There were a few people about towards the Padstow end of the trail, but it was still pretty quiet, and there was little difficulty most of the time in ensuring a two-metre separation as we passed. The harbour looked lovely on a perfect day for running, and it was a shame to depart without enjoying the town, but I felt that I was now an unwelcome outsider who should have stayed at home.
Monday evening of week 13 of the training plan saw the UK enter a yet more extreme “lockdown” with the population instructed to stay at home except for shopping for basic necessities as infrequently as possible, for medical needs, for travelling to and from work if it absolutely cannot be done from home, and for one form of exercise a day. Additionally, all non-essential retail stores are closed; all other indoor gathering places are closed; all hotels, hostels, B&Bs, campsites, caravan parks, etc. are closed; all weddings, baptisms and the like are banned; and there are to be no public gatherings of more than two people. Everyone is instructed to keep two metres away from others when away from home. The fear of the impact of the disease increases, as does the fear of the impact on the economy of the UK and the world of a prolonged shutdown – how many will die in years to come because we can’t afford the health care and social care that is paid for by a growing economy? How many people will die because their cancer treatment was cancelled or postponed? How many people will live in prolonged agony because other procedures were cancelled or postponed?
But as this is supposed to be a running blog, I shall indulge myself with trying to keep a running focus. Running is of trivial importance in the face of a national and global emergency, even if it contributes significantly to my personal physical and mental wellbeing. But the idea that I’m going to be able to run my marathon distance on 19 April now looks a lot less likely. Even if the measures in place by then are no more severe than currently (and who knows where we might end up?) then 4½ hours on Felixstowe promenade on a Sunday doesn’t seem to be a viable option (unless, perhaps, it’s raining heavily!). I’ve a couple of ideas that might be viable, with two mile loops or a two-mile out-and-back, away from likely pedestrian traffic – but even then they don’t really fulfil the “stay at home” instruction, even if they meet the underlying objective of minimising interaction with people from outside of the household – a trip to Tesco, which is permitted, is a far riskier endeavour in reality.

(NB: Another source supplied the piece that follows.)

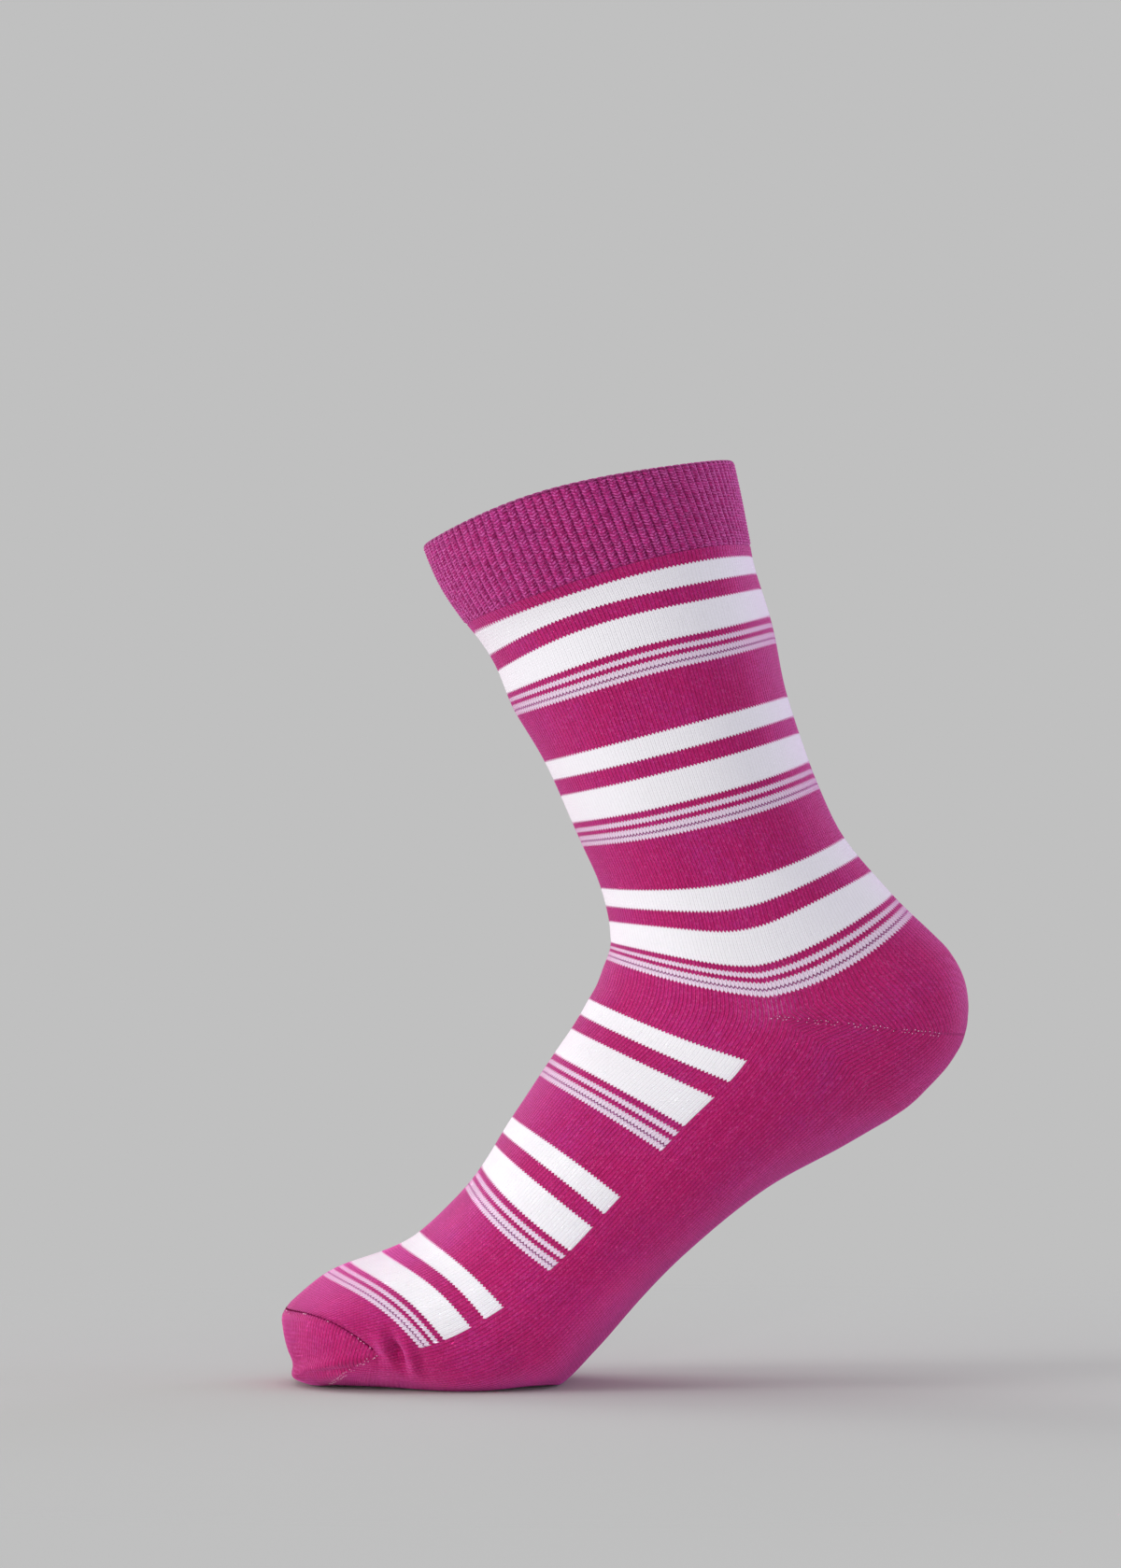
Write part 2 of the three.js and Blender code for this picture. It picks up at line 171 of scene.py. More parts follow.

For the moment, while outside exercise is allowed (it’s now banned in several European countries and which now require you to carry official paperwork justifying your trip whenever you leave the house, or to request and receive permission every time to leave home, or are subject to random police inspections of households to check everyone is at home), I shall continue with the training plan, albeit with a bigger focus on times and locations that keep me away from other pedestrians. I’m not quite ready to fully defer the whole effort to 13 September, though I may have to make my peace with that soon. Let’s keep the dream alive, for a little while at least, and keep on running.